(Set task) Each line that follows should be printed again exactly as it stands.

--------------------------------------------------

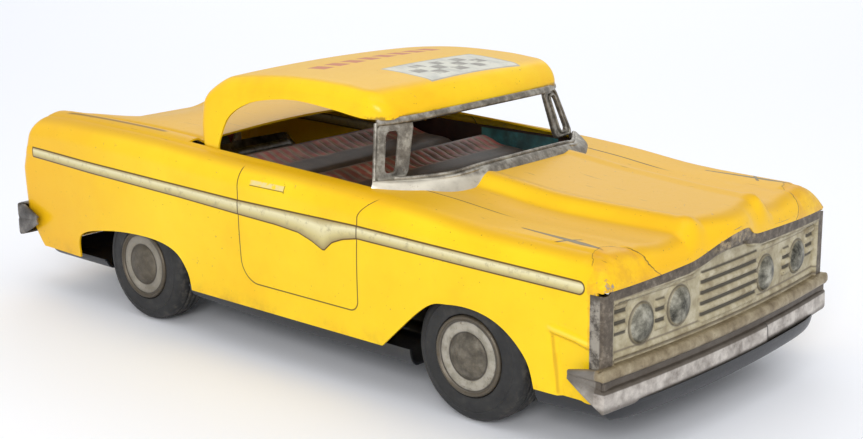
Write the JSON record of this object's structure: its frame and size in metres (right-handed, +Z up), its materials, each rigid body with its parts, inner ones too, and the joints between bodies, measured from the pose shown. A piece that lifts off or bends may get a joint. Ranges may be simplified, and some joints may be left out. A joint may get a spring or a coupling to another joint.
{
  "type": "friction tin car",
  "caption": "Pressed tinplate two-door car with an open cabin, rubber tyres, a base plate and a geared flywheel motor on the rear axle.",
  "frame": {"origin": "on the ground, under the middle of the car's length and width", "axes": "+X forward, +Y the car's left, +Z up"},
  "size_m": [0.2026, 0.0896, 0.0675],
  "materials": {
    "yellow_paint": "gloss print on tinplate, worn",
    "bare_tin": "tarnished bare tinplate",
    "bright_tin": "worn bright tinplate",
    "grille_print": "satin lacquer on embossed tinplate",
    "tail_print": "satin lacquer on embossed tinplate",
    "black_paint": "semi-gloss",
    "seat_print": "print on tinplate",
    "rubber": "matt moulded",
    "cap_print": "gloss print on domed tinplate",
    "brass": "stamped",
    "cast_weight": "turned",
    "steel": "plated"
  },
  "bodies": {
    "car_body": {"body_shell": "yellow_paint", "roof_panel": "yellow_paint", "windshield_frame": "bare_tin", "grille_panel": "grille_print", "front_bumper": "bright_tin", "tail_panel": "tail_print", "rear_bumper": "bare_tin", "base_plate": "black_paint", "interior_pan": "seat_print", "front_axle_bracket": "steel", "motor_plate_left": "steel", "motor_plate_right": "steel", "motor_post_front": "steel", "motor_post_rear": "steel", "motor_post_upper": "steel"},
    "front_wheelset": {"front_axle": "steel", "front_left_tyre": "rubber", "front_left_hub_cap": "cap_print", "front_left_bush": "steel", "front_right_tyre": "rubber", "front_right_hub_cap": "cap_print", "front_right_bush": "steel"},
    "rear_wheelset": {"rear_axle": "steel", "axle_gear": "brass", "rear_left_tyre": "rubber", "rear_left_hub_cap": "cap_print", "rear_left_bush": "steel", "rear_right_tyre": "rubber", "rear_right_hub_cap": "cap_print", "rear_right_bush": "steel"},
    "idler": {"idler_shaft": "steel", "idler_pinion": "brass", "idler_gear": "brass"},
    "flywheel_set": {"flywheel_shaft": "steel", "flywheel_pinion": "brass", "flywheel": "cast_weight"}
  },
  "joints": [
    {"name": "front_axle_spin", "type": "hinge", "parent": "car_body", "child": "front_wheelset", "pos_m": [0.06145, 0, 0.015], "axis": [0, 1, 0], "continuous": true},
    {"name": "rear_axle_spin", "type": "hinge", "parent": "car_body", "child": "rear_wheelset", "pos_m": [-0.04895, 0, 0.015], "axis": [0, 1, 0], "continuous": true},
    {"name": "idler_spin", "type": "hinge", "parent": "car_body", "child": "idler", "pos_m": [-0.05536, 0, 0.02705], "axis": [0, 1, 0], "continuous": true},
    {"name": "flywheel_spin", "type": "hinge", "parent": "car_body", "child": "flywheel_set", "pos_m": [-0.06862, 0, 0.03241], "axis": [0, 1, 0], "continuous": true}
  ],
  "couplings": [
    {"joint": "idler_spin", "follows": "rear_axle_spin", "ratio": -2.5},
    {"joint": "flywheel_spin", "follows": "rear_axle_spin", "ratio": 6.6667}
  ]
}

--------------------------------------------------

(Expected answer)
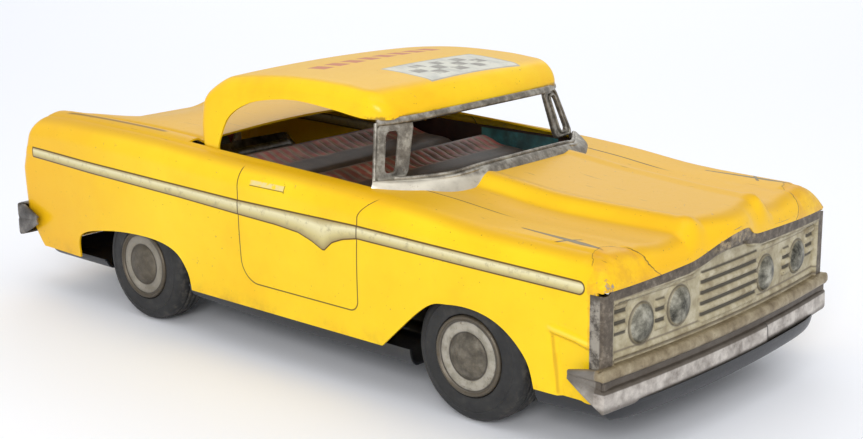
Write the JSON record of this object's structure: its frame and size in metres (right-handed, +Z up), its materials, each rigid body with its parts, inner ones too, and the joints between bodies, measured from the pose shown. A piece that lifts off or bends may get a joint. Ranges may be simplified, and some joints may be left out. A joint may get a spring or a coupling to another joint.
{
  "type": "friction tin car",
  "caption": "Pressed tinplate two-door car with an open cabin, rubber tyres, a base plate and a geared flywheel motor on the rear axle.",
  "frame": {"origin": "on the ground, under the middle of the car's length and width", "axes": "+X forward, +Y the car's left, +Z up"},
  "size_m": [0.2026, 0.0896, 0.0675],
  "materials": {
    "yellow_paint": "gloss print on tinplate, worn",
    "bare_tin": "tarnished bare tinplate",
    "bright_tin": "worn bright tinplate",
    "grille_print": "satin lacquer on embossed tinplate",
    "tail_print": "satin lacquer on embossed tinplate",
    "black_paint": "semi-gloss",
    "seat_print": "print on tinplate",
    "rubber": "matt moulded",
    "cap_print": "gloss print on domed tinplate",
    "brass": "stamped",
    "cast_weight": "turned",
    "steel": "plated"
  },
  "bodies": {
    "car_body": {"body_shell": "yellow_paint", "roof_panel": "yellow_paint", "windshield_frame": "bare_tin", "grille_panel": "grille_print", "front_bumper": "bright_tin", "tail_panel": "tail_print", "rear_bumper": "bare_tin", "base_plate": "black_paint", "interior_pan": "seat_print", "front_axle_bracket": "steel", "motor_plate_left": "steel", "motor_plate_right": "steel", "motor_post_front": "steel", "motor_post_rear": "steel", "motor_post_upper": "steel"},
    "front_wheelset": {"front_axle": "steel", "front_left_tyre": "rubber", "front_left_hub_cap": "cap_print", "front_left_bush": "steel", "front_right_tyre": "rubber", "front_right_hub_cap": "cap_print", "front_right_bush": "steel"},
    "rear_wheelset": {"rear_axle": "steel", "axle_gear": "brass", "rear_left_tyre": "rubber", "rear_left_hub_cap": "cap_print", "rear_left_bush": "steel", "rear_right_tyre": "rubber", "rear_right_hub_cap": "cap_print", "rear_right_bush": "steel"},
    "idler": {"idler_shaft": "steel", "idler_pinion": "brass", "idler_gear": "brass"},
    "flywheel_set": {"flywheel_shaft": "steel", "flywheel_pinion": "brass", "flywheel": "cast_weight"}
  },
  "joints": [
    {"name": "front_axle_spin", "type": "hinge", "parent": "car_body", "child": "front_wheelset", "pos_m": [0.06145, 0, 0.015], "axis": [0, 1, 0], "continuous": true},
    {"name": "rear_axle_spin", "type": "hinge", "parent": "car_body", "child": "rear_wheelset", "pos_m": [-0.04895, 0, 0.015], "axis": [0, 1, 0], "continuous": true},
    {"name": "idler_spin", "type": "hinge", "parent": "car_body", "child": "idler", "pos_m": [-0.05536, 0, 0.02705], "axis": [0, 1, 0], "continuous": true},
    {"name": "flywheel_spin", "type": "hinge", "parent": "car_body", "child": "flywheel_set", "pos_m": [-0.06862, 0, 0.03241], "axis": [0, 1, 0], "continuous": true}
  ],
  "couplings": [
    {"joint": "idler_spin", "follows": "rear_axle_spin", "ratio": -2.5},
    {"joint": "flywheel_spin", "follows": "rear_axle_spin", "ratio": 6.6667}
  ]
}